René Roux, rettore della FTL: «Il boom della fede via etere e web interroga i teologi»

Tra le limitazioni imposte dalle misure emanate per rallentare la diffusione del contagio vi è stata anche quella di sospendere le celebrazioni liturgiche. Pare che nella storia non fosse mai stata presa una decisione di queste proporzioni. In fin dei conti, le chiese ed i santuari sono sempre stati luoghi di rifugio e fonti di consolazione nei momenti più bui della nostra storia. Per cercare di lenire gli effetti negativi di questa situazione e rispondere all’esigenza spirituale dei fedeli si sono moltiplicate le celebrazioni trasmesse dalle reti televisive così come altre iniziative religiose organizzate da singoli, sacerdoti e no, grazie alle possibilità oggi offerte dalla tecnologia informatica. So per esperienza personale quanto siano utili le Sante Messe trasmesse dalla televisione quando non sia possibile parteciparvi di persona, essendomi capitato alcuni anni fa di essere immobilizzato a seguito di un intervento chirurgico proprio durante la Settimana Santa. Ciò però che non avrei mai potuto immaginare, e con me credo pure tutta la gerarchia cattolica assieme a molti direttori di canali televisivi, è stato il successo di ascolto che le liturgie hanno avuto in questi momenti così drammatici. La preghiera da San Pietro il venerdì sera prima della Settimana Santa sembra aver superato i 17 milioni di ascoltatori. A tutti i livelli si sono organizzati eventi, da celebrazioni eucaristiche a rosari, processioni consacrazioni alla Madonna in presenza di autorità civili rigorosamente a distanza di sicurezza. Un simile, rinnovato, interesse per le celebrazioni cultuali interpella anche la teologia accademica – quella per intenderci che si pratica nelle facoltà teologiche e viene insegnata ai futuri preti, operatori pastorali ed insegnanti di religione. Essa non potrà esimersi dall’analizzare con attenzione un dato che contrasta in larga misura l’opinione dominante di una progressiva irrilevanza sociale del cristianesimo e che mette di fatto in discussione alcune delle strategie pastorali più diffuse nella Chiesa cattolica degli ultimi anni.

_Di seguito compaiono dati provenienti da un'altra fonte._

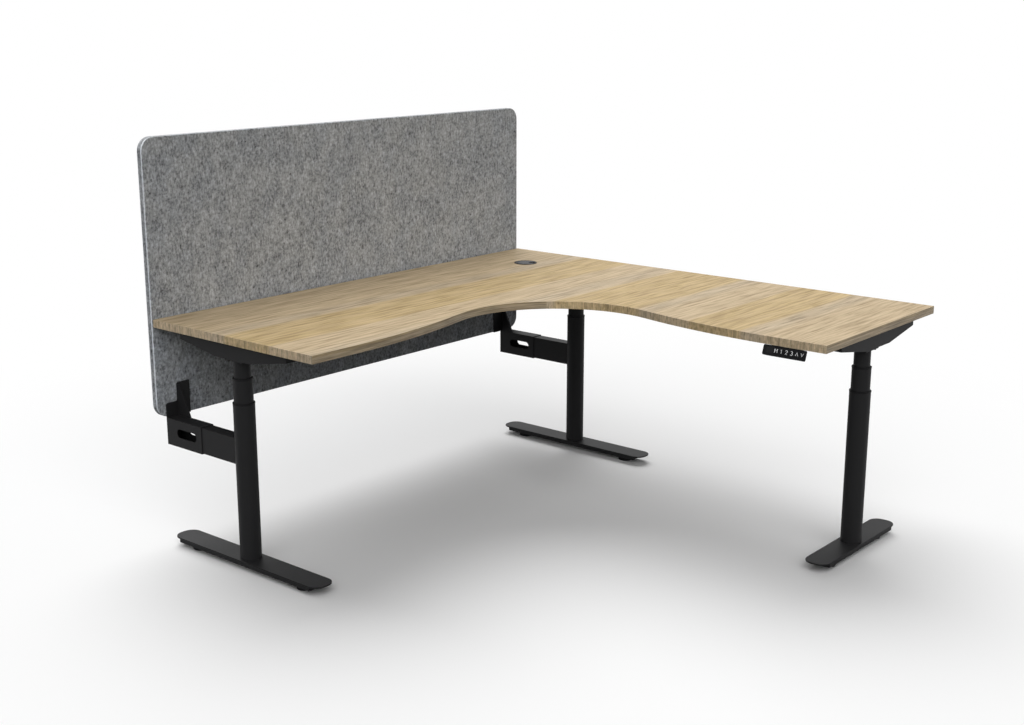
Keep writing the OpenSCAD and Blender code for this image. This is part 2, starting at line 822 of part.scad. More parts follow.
// Mirrors the children across X = 0 where side is -1
module scale_x(side) {
    if (side < 0) mirror([1, 0, 0]) children();
    else children();
}

// Screen: one felt board with round corners, which is a little smaller where it meets the other
// board. y is its front face, and meets is REAR or FRONT, the side that the other board is on
module felt_board(y, meets) {
    full_y = meets == REAR ? y : y + groove;
    step_y = meets == REAR ? y + felt_t - groove : y;
    color(FELT) translate([0, 0, screen_z + screen_h / 2]) union() {
        translate([0, full_y + felt_t - groove, 0]) rotate([90, 0, 0])
            linear_extrude(felt_t - groove) rounded_rect(screen_w, screen_h, screen_r);
        translate([0, step_y + groove, 0]) rotate([90, 0, 0]) linear_extrude(groove)
            rounded_rect(screen_w - 2 * groove, screen_h - 2 * groove, screen_r - groove);
    }
}

on_leg(LEFT) foot_plate(LEFT);  // left_foot_plate
on_leg(CORNER) foot_plate(CORNER);  // corner_foot_plate
on_leg(RETURN) foot_plate(RETURN);  // return_foot_plate
for (leg = [LEFT, CORNER, RETURN]) on_leg(leg) foot_channel(leg);  // foot_channels
on_leg(LEFT) glide(LEFT, REAR);  // left_rear_glide
on_leg(LEFT) glide(LEFT, FRONT);  // left_front_glide
on_leg(CORNER) glide(CORNER, REAR);  // corner_rear_glide
on_leg(CORNER) glide(CORNER, FRONT);  // corner_front_glide
on_leg(RETURN) glide(RETURN, REAR);  // return_rear_glide
on_leg(RETURN) glide(RETURN, FRONT);  // return_front_glide
on_leg(LEFT) outer_tube();  // left_outer_tube
on_leg(CORNER) outer_tube();  // corner_outer_tube
on_leg(RETURN) outer_tube();  // return_outer_tube
for (leg = [LEFT, CORNER, RETURN]) on_leg(leg) collar(outer_r, outer_bore_r, middle_r, outer_top);  // outer_collars
for (leg = [LEFT, CORNER, RETURN]) on_leg(leg) nut_post();  // nut_posts
on_leg(LEFT) middle_tube();  // left_middle_tube
on_leg(CORNER) middle_tube();  // corner_middle_tube
on_leg(RETURN) middle_tube();  // return_middle_tube
on_leg(LEFT) middle_guides();  // left_middle_guides
on_leg(CORNER) middle_guides();  // corner_middle_guides
on_leg(RETURN) middle_guides();  // return_middle_guides
on_leg(LEFT) hollow_screw();  // left_hollow_screw
on_leg(CORNER) hollow_screw();  // corner_hollow_screw
on_leg(RETURN) hollow_screw();  // return_hollow_screw
on_leg(LEFT) inner_tube();  // left_inner_tube
on_leg(CORNER) inner_tube();  // corner_inner_tube
on_leg(RETURN) inner_tube();  // return_inner_tube
for (leg = [LEFT, CORNER, RETURN]) on_leg(leg) bush(inner_r, middle_bore_r, inner_top - inner_l);  // inner_bushes
for (leg = [LEFT, CORNER, RETURN]) on_leg(leg) head_plate();  // head_plates
for (leg = [LEFT, CORNER, RETURN]) on_leg(leg) lift_motor();  // lift_motors
on_leg(LEFT) spindle();  // left_spindle
on_leg(CORNER) spindle();  // corner_spindle
on_leg(RETURN) spindle();  // return_spindle
on_leg(LEFT) side_bracket(LEFT);  // left_side_bracket
on_leg(CORNER) side_bracket(CORNER);  // corner_side_bracket
on_leg(RETURN) side_bracket(RETURN);  // return_side_bracket
top_rails();
for (leg = [LEFT, CORNER, RETURN]) on_leg(leg) head_bolts();
for (leg = [LEFT, CORNER, RETURN]) on_leg(leg) worktop_screws(leg);
control_box();
worktop_board();
worktop_edging();
grommet_ring();
grommet_cap();
handset_body();
handset_display();
key(0);  // key_memory
key(1);  // key_1
key(2);  // key_2
key(3);  // key_3
key(4);  // key_up
key(5);  // key_down
arm_beam(LEFT);  // left_arm_beam
arm_beam(CORNER);  // corner_arm_beam
arm_sleeve(LEFT);  // left_arm_sleeve
arm_sleeve(CORNER);  // corner_arm_sleeve
screen_upright(LEFT, 1);  // left_screen_upright
screen_upright(CORNER, -1);  // corner_screen_upright
felt_board(back_y + screen_gap, REAR);  // screen_front_board
felt_board(back_y + screen_gap + felt_t, FRONT);  // screen_back_board
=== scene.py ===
import json
import math

import bmesh
import bpy
from mathutils import Matrix, Vector

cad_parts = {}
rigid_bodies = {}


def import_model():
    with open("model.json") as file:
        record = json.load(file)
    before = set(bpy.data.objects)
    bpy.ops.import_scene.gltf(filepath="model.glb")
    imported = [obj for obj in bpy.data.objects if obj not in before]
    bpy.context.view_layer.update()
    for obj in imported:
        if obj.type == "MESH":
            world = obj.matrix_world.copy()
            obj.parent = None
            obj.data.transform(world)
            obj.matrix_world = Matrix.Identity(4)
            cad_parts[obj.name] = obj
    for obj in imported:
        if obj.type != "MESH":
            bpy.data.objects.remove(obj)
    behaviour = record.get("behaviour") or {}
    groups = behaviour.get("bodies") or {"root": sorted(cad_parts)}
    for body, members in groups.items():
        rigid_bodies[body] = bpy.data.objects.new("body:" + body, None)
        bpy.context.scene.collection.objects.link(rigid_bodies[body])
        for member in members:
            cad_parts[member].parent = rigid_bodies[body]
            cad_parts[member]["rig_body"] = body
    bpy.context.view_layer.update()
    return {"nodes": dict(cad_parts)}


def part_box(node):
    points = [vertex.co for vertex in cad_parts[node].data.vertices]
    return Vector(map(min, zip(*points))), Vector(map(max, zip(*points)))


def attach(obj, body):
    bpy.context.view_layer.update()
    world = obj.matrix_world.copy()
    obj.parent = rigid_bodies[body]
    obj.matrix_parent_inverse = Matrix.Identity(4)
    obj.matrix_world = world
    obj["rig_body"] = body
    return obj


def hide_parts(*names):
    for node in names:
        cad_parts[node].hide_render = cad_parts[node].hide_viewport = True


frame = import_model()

nodes = frame["nodes"]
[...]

Tra le prime reazioni a questo fenomeno si sono fatte sentire voci molto critiche, soprattutto di area cattolica tedesca, ma diffuse anche da noi. Esse hanno pubblicamente criticato la celebrazione dell’Eucarestia senza il popolo, per il fatto che, mettendo di nuovo al centro la figura del sacerdote unico «attore», sarebbe una rinnovata manifestazione di centralismo clericale non in linea con il concilio Vaticano II. Non parliamo poi dell’atteggiamento di sufficienza nei confronti delle manifestazioni di pietà popolare, viste come espressione di una fede non adulta e non adatta a uomini e donne del XXI° secolo. Altri esperti, al contrario, hanno messo in risalto come, proprio nella tristezza di non poter avere celebrazioni eucaristiche con la presenza fisica del popolo, il senso di fede del popolo di Dio stia ricordando a tutti, preti e teologi compresi, che la santa messa è un sacramento con un valore oggettivo che non dipende dall’assemblea e quindi ha un senso celebrarla anche in queste circostanze, a beneficio di tutti. Inoltre, l’interesse eccezionale mostrato per queste celebrazioni fa nuovamente riemergere lo scopo primo dell’atto cultuale pubblico della Chiesa, che è il rapporto con Dio. Anche la teoria che riteneva la religiosità popolare tradizionale come una fase primitiva destinata ad evolversi, ha ormai dimostrato la sua infondatezza a livello sociologico. Si fa strada in alcuni il dubbio che la linea dominante all’interno della teologia accademica, da anni alleata dell’episcopato mondiale nel lavoro di riforma della Chiesa ed impegnata nel rinnovamento della liturgia per renderla sempre più vicina alla gente, abbia finito per sottolineare in modo squilibrato la dimensione comunitaria ed intellettuale della liturgia al punto da distrarre l’attenzione dalla realtà sacrale del mistero e che ciò possa aver favorito lo svuotamento progressivo delle nostre chiese a vantaggio di forme alternative di religiosità al di fuori della tradizione cristiana. Come si vede, il Coronavirus senza volerlo sta dando nuovi contorni ad un dibattito intra-ecclesiale che con ogni probabilità continuerà ad occuparci anche dopo che, a Dio piacendo, il virus sarà stato sconfitto.